Middle-income households are growing faster than any other. Now, some smart planners are figuring out how to target this market profitably.

After five years of working with middle-income clients in his city of Bedford, N.H., planner Sam Hull says he is "looking to swim in a bigger pond."

Hull isn't trying to attract wealthier investors with fatter portfolios who will drive more profit to his bottom line. He likes working with the good, middle-class folks of his New England burg just fine. Instead Hull, founder and president of Northstar Financial Planning, plans to grow his practice in the coming year by hiring two to three planners and increasing his volume of clients. The former business consultant says he wants to complement his retirement planning specialty with planners who can target women and small-business owners. The firm already serves 60 clients and manages $20 million in assets.

While hiring advisors might have been a novel idea for solo practitioners with a middle-class clientele just a few years ago, today staffing is becoming a watchword for a small but growing cadre of planners who like profits as much as they like serving the middle market. In fact, we found planners across the country who are determined to stay middle market as they build firms and profitability, using any and all resources at their disposable. Almost without exception, their strategies include adding employees, ratcheting up client volume, increasing fees and heightening efficiency.

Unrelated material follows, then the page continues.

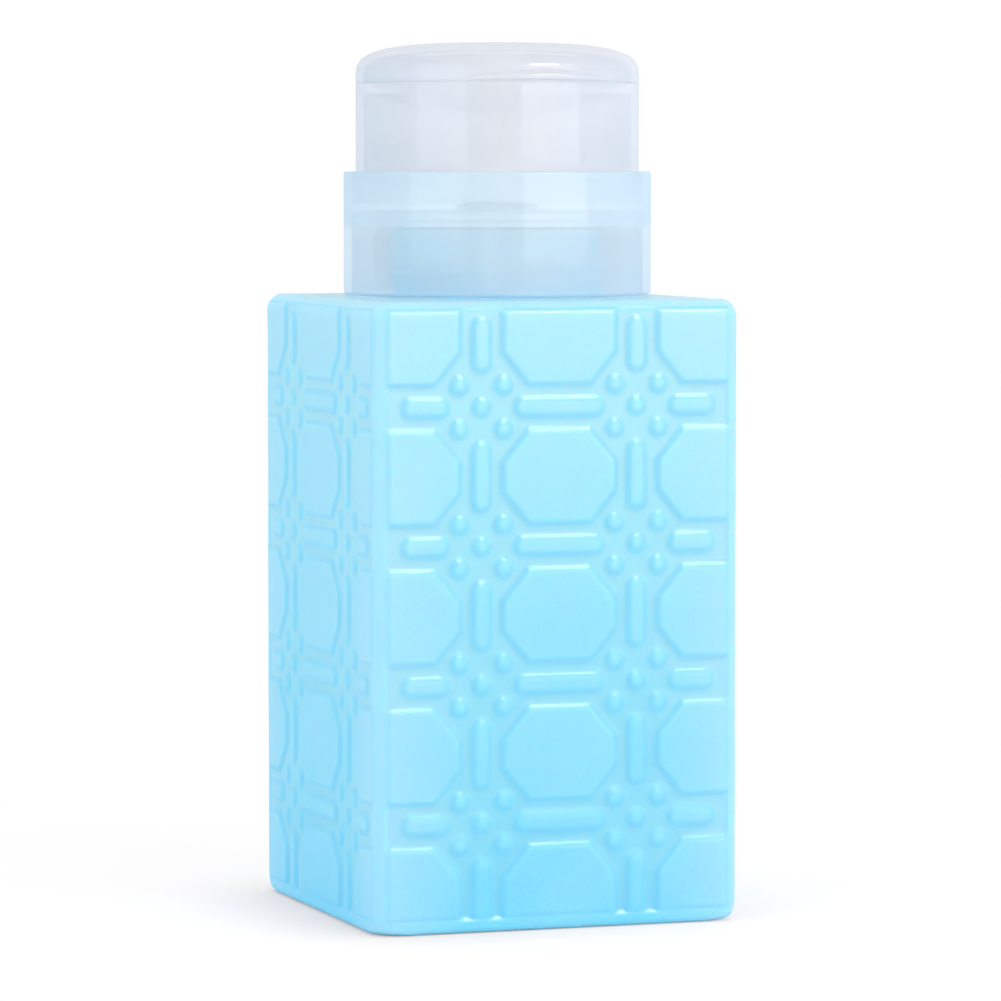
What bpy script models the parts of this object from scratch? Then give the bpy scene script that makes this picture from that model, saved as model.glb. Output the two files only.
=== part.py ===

Chip Roame, managing principal of Tiburon Strategic Advisors in Tiburon, Calif., a consulting firm that closely follows the investment advisor industry, says there is a movement among middle-market planners to get serious about increasing profits. "More of these folks are starting to realize they don't want to accept the limits of a small lifestyle practice, so they're determined to find ways to grow," Roame says. Increasingly, their strategy involves hiring paraplanners or junior planners who allow a principal to expand clientele and thus the firm's profitability, without taking on the expense of hiring partners.

Today, there are about 24 million middle-income households with between $100,000 to $1 million in investable assets. Of equal importance is the fact that the number of these households is growing more briskly than any other group of investors, Roame says. "These are the baby boomers, and they need advice," the consultant adds.

There may be lots of them, but middle-income clients tend to be less profitable. Tiburon has found that the average fee-only advisor, who tends to have wealthier clients with bigger account sizes than the rest of the planning profession, makes $3,600 from each client and nets about $1,800. In contrast, independent reps make about $1,400 per client and net about $900 from each. Middle-class clients probably net planners less than that, Roame says. "If your clients are smaller and you're earning that much less per client, volume and pricing become crucial," he adds.

Perhaps no one has a firmer grasp of the interplay of these concepts than Sheryl Garrett, who traded in her wealthy-client practice to work with the middle class on a fee-only hourly basis in 1998. Three years ago Garrett launched a network that provides training and a turnkey business model for planners interested in working with the middle class.

More than 150 planners have paid a first-year fee of $5,000 to $6,500 for Garrett's intelligence since the network's inception in 2000. In addition to creating a system that can be cloned, Garrett is also a role model for growing profits and adding clientele in her own middle-income practice. She does it by leveraging junior and senior staff.

Today, Garrett employs two paraplanners and a senior planner with whom she shares part of her $180 hourly fee at her Shawnee, Kan.-based firm, Garrett Financial Planning. She typically pays paraplanners $50 of the $180 per-hour fee she charges clients. While Garrett is the only face these clients see, the paraplanners create all of the plans and recommendations for her approval. Her senior planner earns two-thirds of the $180 hourly fee and brings in her own clients. "This is a sweet deal for them and me," says Garrett. "When a practitioner gets good at what they're doing, and the demand for their services increases to the point where they can't quite keep up, I recommend that they bring in a paraplanner to do the behind-the-scenes work."

Good paraplanners often evolve into full-fledged planners, who will begin to bring in their own clients. Smart compensation arrangements often mean fee sharing that leads to greater profitability for the firm overall, Garrett says.